FO: Has there been a specific incident where these stereotypes affected you?

GR: Oh yes. Last year, the Red Bull rookies received some heat as some people mentioned that we were only picked because of our looks. And some compared the Rookie search to a beauty pageant. Another guy that I met, who laughed when he heard that I raced at the S1K, went on to say: “Girls can’t race, they only know how to crash cars.” That was really harsh. However, I think results speak for themselves. For a team of rookies – female ones as well – to finish 12th in the endurance race among factory teams and privateers alike, is not an easy feat.

Photo Credit: Geraldine Read
Photo Credit: Geraldine Read

FO: How important is events like S1K in getting more females to be a part of the industry?

GR: Personally I think the S1K is a great race for anyone, be it male or female. The Sepang 1000km is such a long race, so you will be able to gain valuable seat time – practice and race at the same time. It’s also more forgiving – should you make a mistake – compared to the shorter and more expensive Malaysian Championship Series rounds.

FO: What should a female individual expect if she’s keen on breaking into this industry?

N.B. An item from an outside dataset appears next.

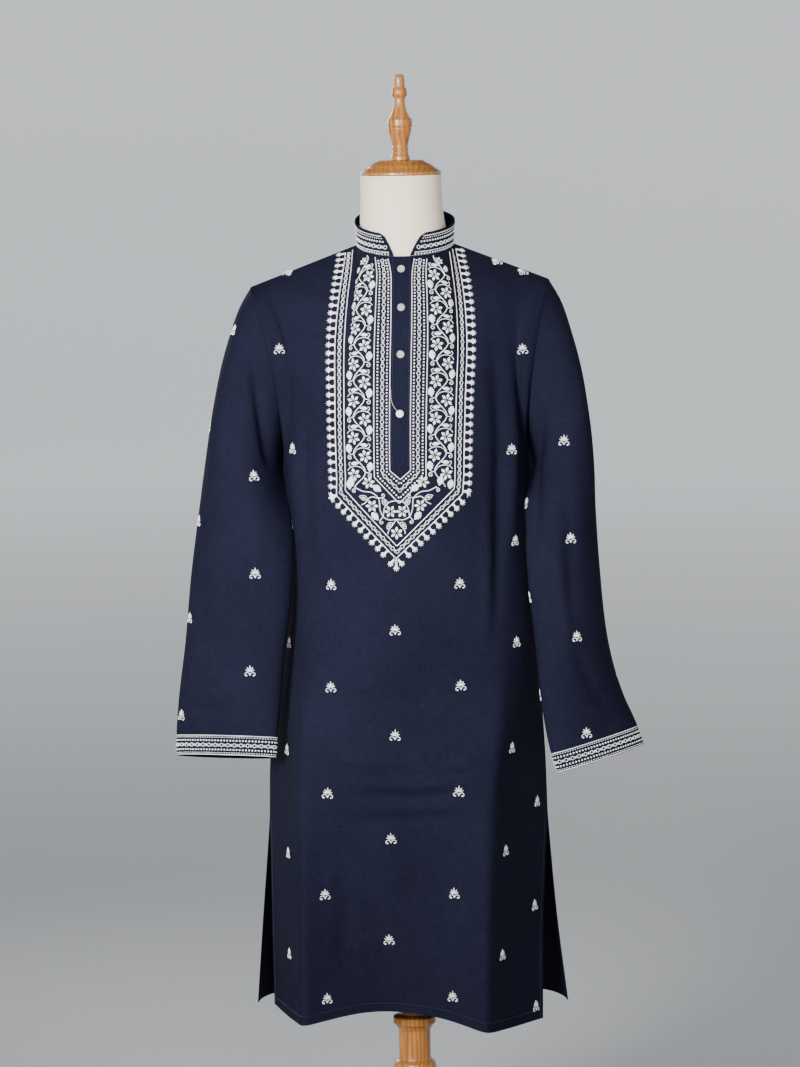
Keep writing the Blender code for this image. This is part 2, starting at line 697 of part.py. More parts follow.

GR: You should expect to work twice as hard to break into the industry. There will be many people who will need convincing as to why they should give you a shot.

FO: Lastly, do you have a specific goal with regards to the Motorsports industry?

GR: Many people think that a couple of pictures of me at the race track means that I’m a full-time racer. Only a handful can do that for a living. For many of us, it is more of a hobby and the passion that drives us to find ways to go faster. For me it’s quite simple, I just want to get in that seat and go racing.  At the same time, I want to show other women and little girls that gender should not hold us back from pursuing what we love. Dare to dream. Dare to be different. Had I known of Susie Wolff earlier, I would have started racing at an earlier age! I want to inspire other women to go for their dreams, irrespective of whether it’s a male-dominated industry, or not. If I can do it, so can you!